Met een coupe champagne in de hand ontving de dubbelganger de gelukwensen bestemd voor Pereira, die even later in zijn privé-kantoor onderhandelde over de percentages op goud, nikkel, olie en akmadon. Pereira eiste op persoonlijke titel meer dan wijlen de generaal-president, maar hij wist het recht te breien door een rekening te openen bij elk van de banken waar een familielid van zijn gesprekspartner zetelde.
‘Zie het als een persoonlijk eerbewijs aan uw familie, meneer de ambassadeur.’
En om de laatste weerstanden weg te nemen voegde hij eraan toe: ‘Een eerbewijs waarover u commissie toekomt.’
Met sir Calvin Cook permitteerde hij zich zelfs een grapje.
‘Onze marxistische vrienden hebben gelijk: de familie is de basiscel van het kapitalisme, vooral wanneer zij zetelt in een raad van bestuur.’
§
Zo. Verzekerd van de binnenlandse macht en voorzien van goedgevulde rekeningen bij buitenlandse banken, kon Pereira zijn lokale pleinvrees bestrijden door zich over te geven aan zijn tweede passie: het elders.
Voordat hij ervandoor ging (want hij kon zich niet ontveinzen dat het een vlucht was), riep hij zijn dubbelganger bij zich. Hij liet hem weten dat hij op reis ging en dat hij daar, in dat bureau, ‘dat met het rolluik, zie je?’, de toespraken achterliet die de dubbelganger tijdens zijn afwezigheid zou moeten uitspreken. Er was er een voor elke gelegenheid. De dubbelganger kon zich niet vergissen, ze lagen op chronologische volgorde.
‘Ik wil dat je ze uit je hoofd leert. Ik wil dat mijn woorden tegenover de massa uit je mond komen als een bron van waarheid. Ik ben niet zo’n Europese politicaster die in het openbaar zijn huiswerk voorleest, ik ben een bevlogen president, wanneer ik spreek, is ‘t het volk dat zich uit door mijn mond – een overblijfsel van mijn eenzelvigheid! Het zit ‘m in de toon, begrijp je?’
De dubbelganger knikte dat hij het begreep.
‘Voor de rest houd je je mond. Ik ben voor alles een zwijgzaam president.’
De dubbelganger beloofde plechtig te zwijgen.
‘Iets anders, vergeet niet waar je vandaan komt: kom niet aan de vrouwen van mijn stand, anders kan je je zaakje wel vaarwel zeggen.
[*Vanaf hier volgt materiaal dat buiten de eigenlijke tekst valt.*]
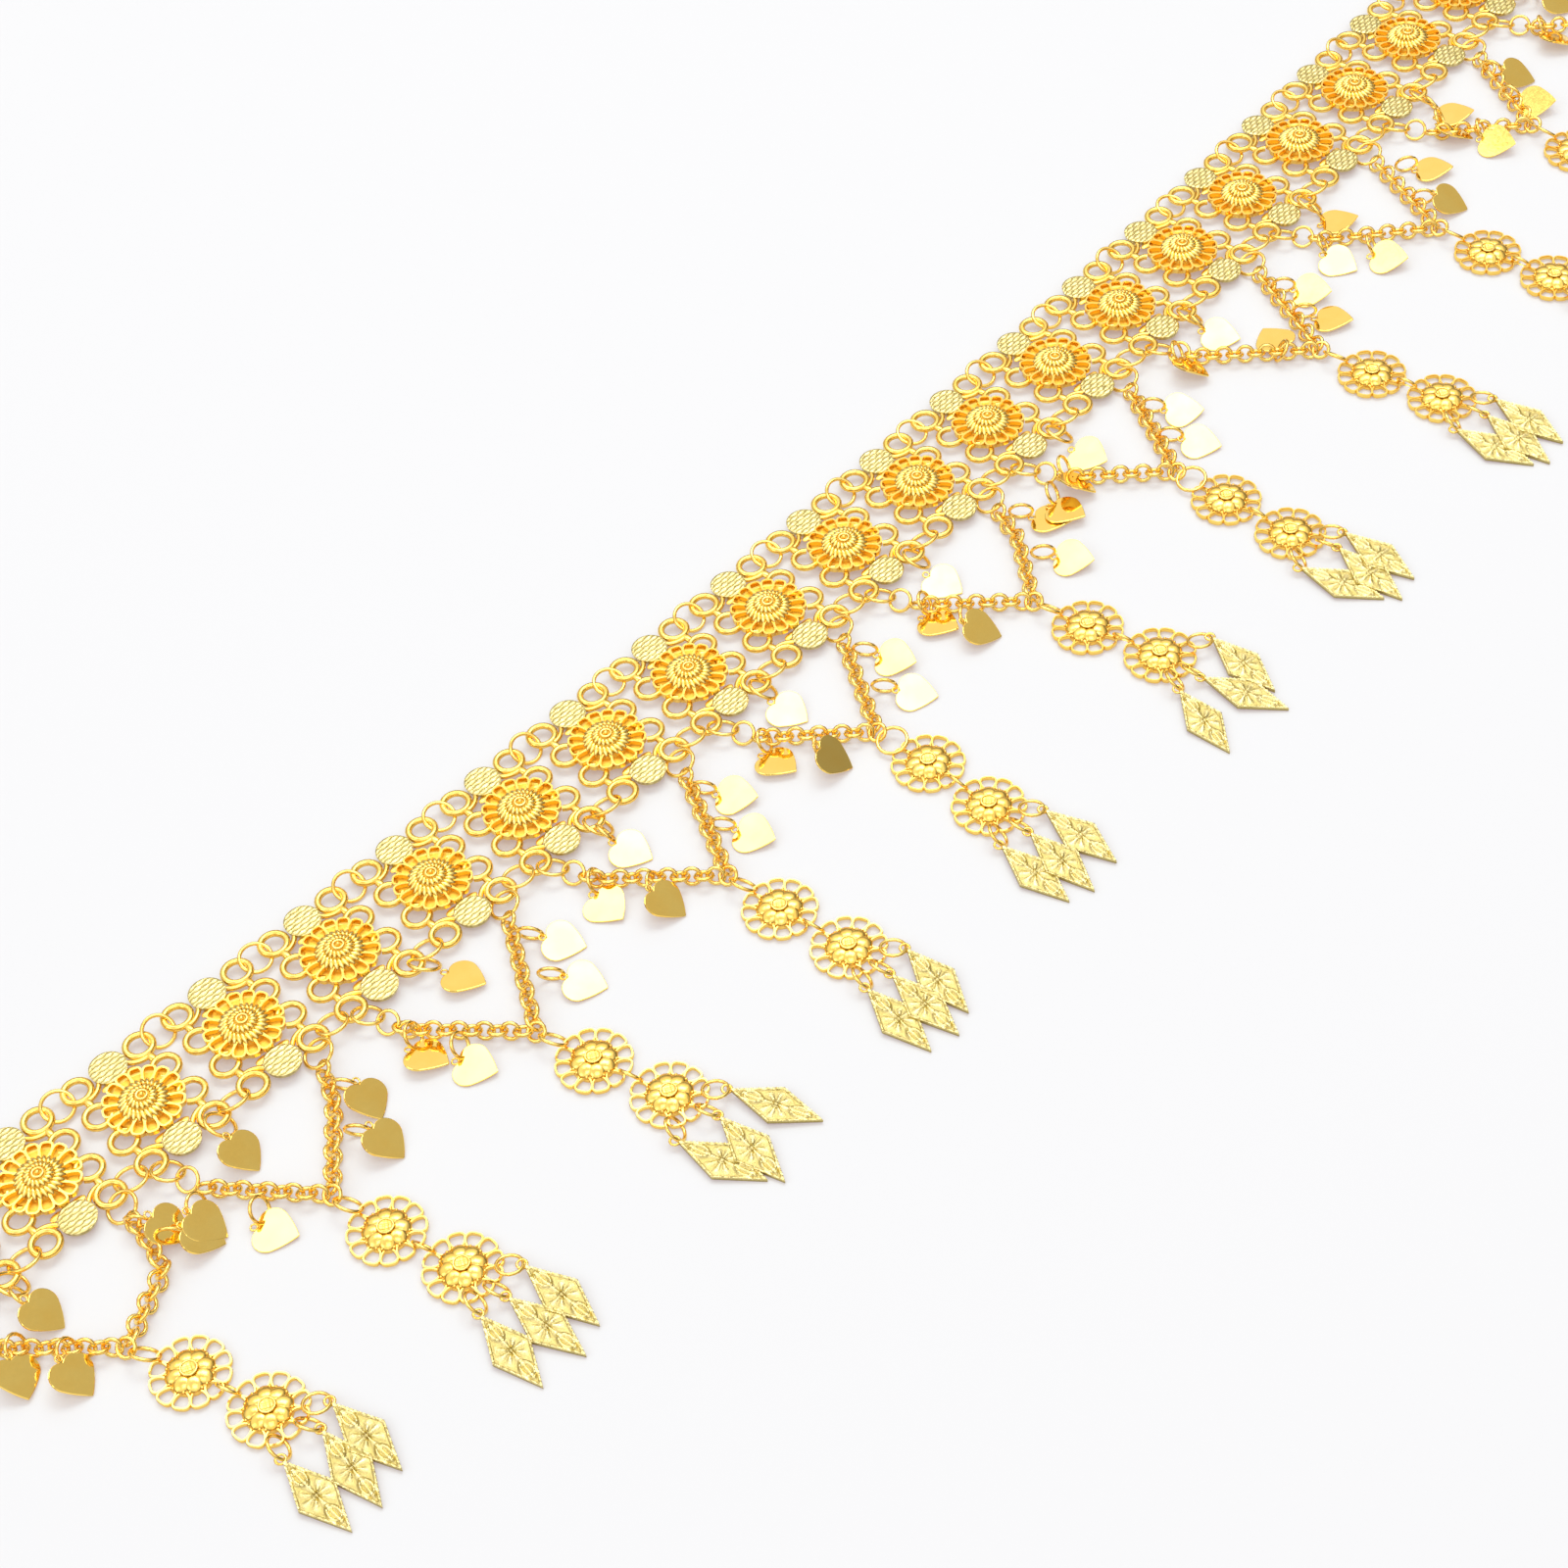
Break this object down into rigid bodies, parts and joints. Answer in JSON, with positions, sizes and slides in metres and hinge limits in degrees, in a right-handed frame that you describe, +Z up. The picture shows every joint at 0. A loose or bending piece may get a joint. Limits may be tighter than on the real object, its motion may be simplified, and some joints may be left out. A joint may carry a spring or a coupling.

Laten we zeggen dat ik een kuise president ben, getrouwd met mijn volk, ik heb geen tijd voor vrouwen.’
De dubbelganger beloofde plechtig kuisheid te betrachten.
‘Je komt alleen aan de vrouwen om het bal te openen, op feestdagen.’
Pereira had zijn dubbelganger de tango geleerd.
‘Op ons continent dient een president die die naam waardig is, als geen ander de tango te kunnen dansen!’
De dubbelganger was een weergaloos tanguista geworden.
‘Goed. Nu een detail.’
Hier liet Pereira de dubbelganger kort en bondig weten dat wanneer bij hem, de dubbelganger, nadat hij zijn proza in zich zou hebben opgenomen, de gedachte mocht opkomen zijn plaats in te nemen, van hem dus, de dictator, dat hij dan, de dubbelganger, net zo plotseling zou sterven als wanneer hij een tablet cyaankali zou opeten.
‘Probeer maar eens, kijken hoe het werkt. Probeer hier, voor mijn neus, heel eventjes serieus te doen of je mij bent. Toe dan. Doe maar een poging. Ben je de president? Ben je de zoon van mijn vader? Doe of je mij bent, hoe pover het ook is, ik wacht. Komt er nog wat van?’
Niet alleen kon de dubbelganger zichzelf niet voorstellen als president in plaats van de president, als zoon van Pereira, als petekind van de bisschop, als eenvoudig vriend van Eduardo Rist, of als iemand die een heel klein beetje recht had op de slangenverkoopster van Teresina, maar deze ene poging vervulde hem met zoveel afgrijzen dat hij al halfdood was toen hij stamelde: ‘Ik kan het niet. U bent u…en ik ben ik.’
Je hebt gelijk, dacht Pereira, je lijkt in niets op mij. Het lichaam is stront voordat de dooi invalt.